Written task => Restate word for word the lines of the data below, from the first through the one that has "ARC_SHARE = 0.45".

Listed records =>
——
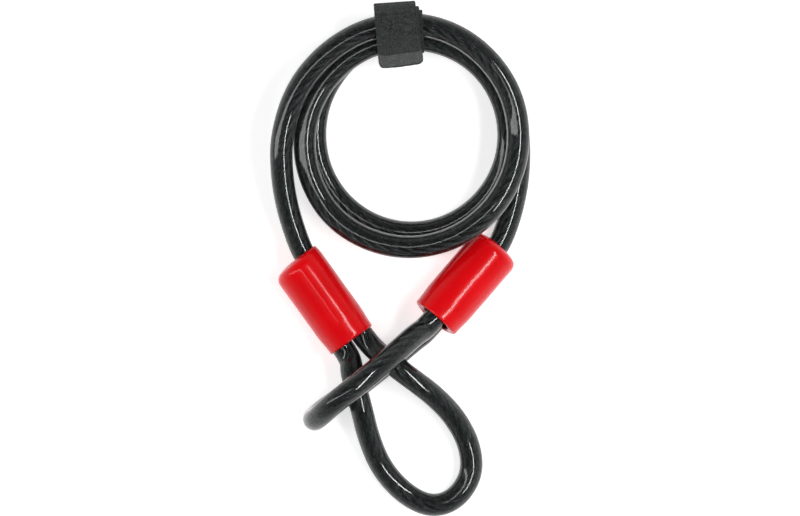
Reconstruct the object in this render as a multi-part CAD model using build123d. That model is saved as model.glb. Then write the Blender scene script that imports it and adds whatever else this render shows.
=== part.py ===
"""Double-loop steel security cable, wound into a coil and tied with a hook-and-loop strap.

One plastic-sheathed wire rope, with an eye loop at each end. Each eye is closed by a crimped
ferrule under a red moulded cover, and the two eyes are linked through each other.
Units are millimetres. The origin is the centre of the coil on the plane it lies on, +Z is up.
"""
import math
import os

from build123d import *

# ---------------------------------------------------------------- cable
CABLE_D = 11.0
ROPE_D = 7.0
FIT = 0.05
SHEATH_GAP = 0.1
CABLE_R = CABLE_D / 2
ROPE_R = ROPE_D / 2
ARC_SHARE = 0.45

# ---------------------------------------------------------------- coil, by eighths of a turn
# The coil runs clockwise from nine o'clock, on top of the stack, for two and a half turns.
STEPS_PER_TURN = 16
EIGHTHS = 8
TUBE_INSET = 0.982
COIL_RADII = (62.0, 56.4, 53.4, 51.3, 50.9, 52.1, 53.7, 54.3, 51.8, 48.4, 46.2,
              46.7, 46.6, 46.4, 46.7, 46.7, 46.8, 48.0, 52.1, 51.3, 51.0)
COIL_HEIGHTS = (20.9, 28.8, 31.1, 29.8, 28.8, 29.9, 22.6, 16.0, 16.4, 19.6, 21.5,
                19.2, 16.5, 11.0, 5.5, 5.5, 5.5, 8.2, 11.2, 8.2, 5.5)

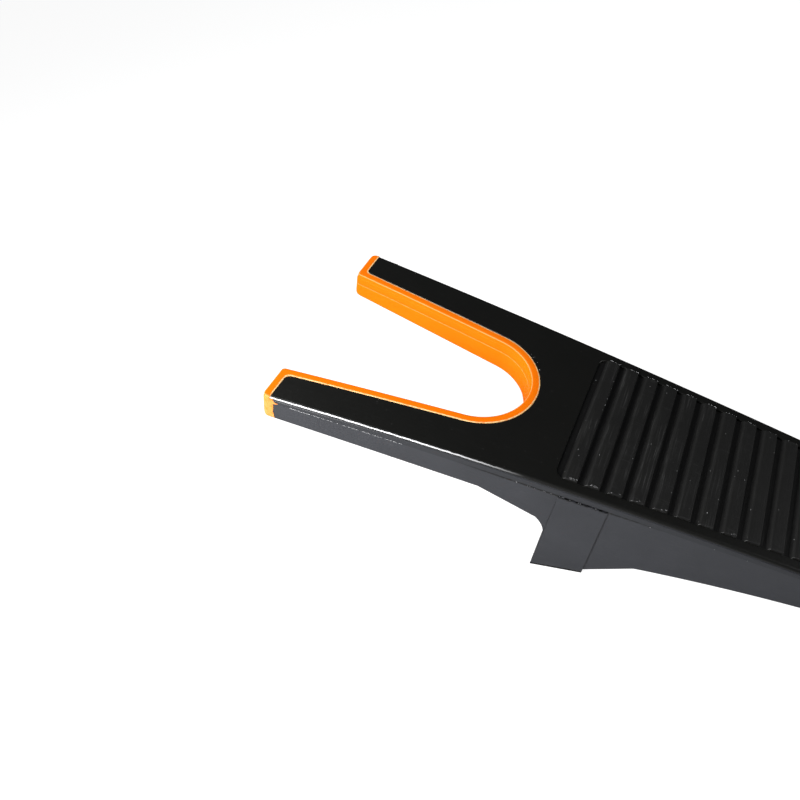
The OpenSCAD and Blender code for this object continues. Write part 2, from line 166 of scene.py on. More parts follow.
——
Written answer =>
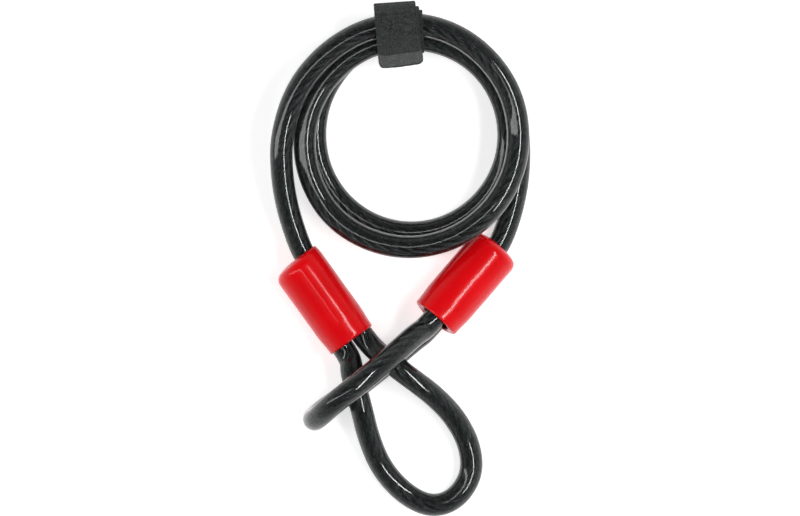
Reconstruct the object in this render as a multi-part CAD model using build123d. That model is saved as model.glb. Then write the Blender scene script that imports it and adds whatever else this render shows.
=== part.py ===
"""Double-loop steel security cable, wound into a coil and tied with a hook-and-loop strap.

One plastic-sheathed wire rope, with an eye loop at each end. Each eye is closed by a crimped
ferrule under a red moulded cover, and the two eyes are linked through each other.
Units are millimetres. The origin is the centre of the coil on the plane it lies on, +Z is up.
"""
import math
import os

from build123d import *

# ---------------------------------------------------------------- cable
CABLE_D = 11.0
ROPE_D = 7.0
FIT = 0.05
SHEATH_GAP = 0.1
CABLE_R = CABLE_D / 2
ROPE_R = ROPE_D / 2
ARC_SHARE = 0.45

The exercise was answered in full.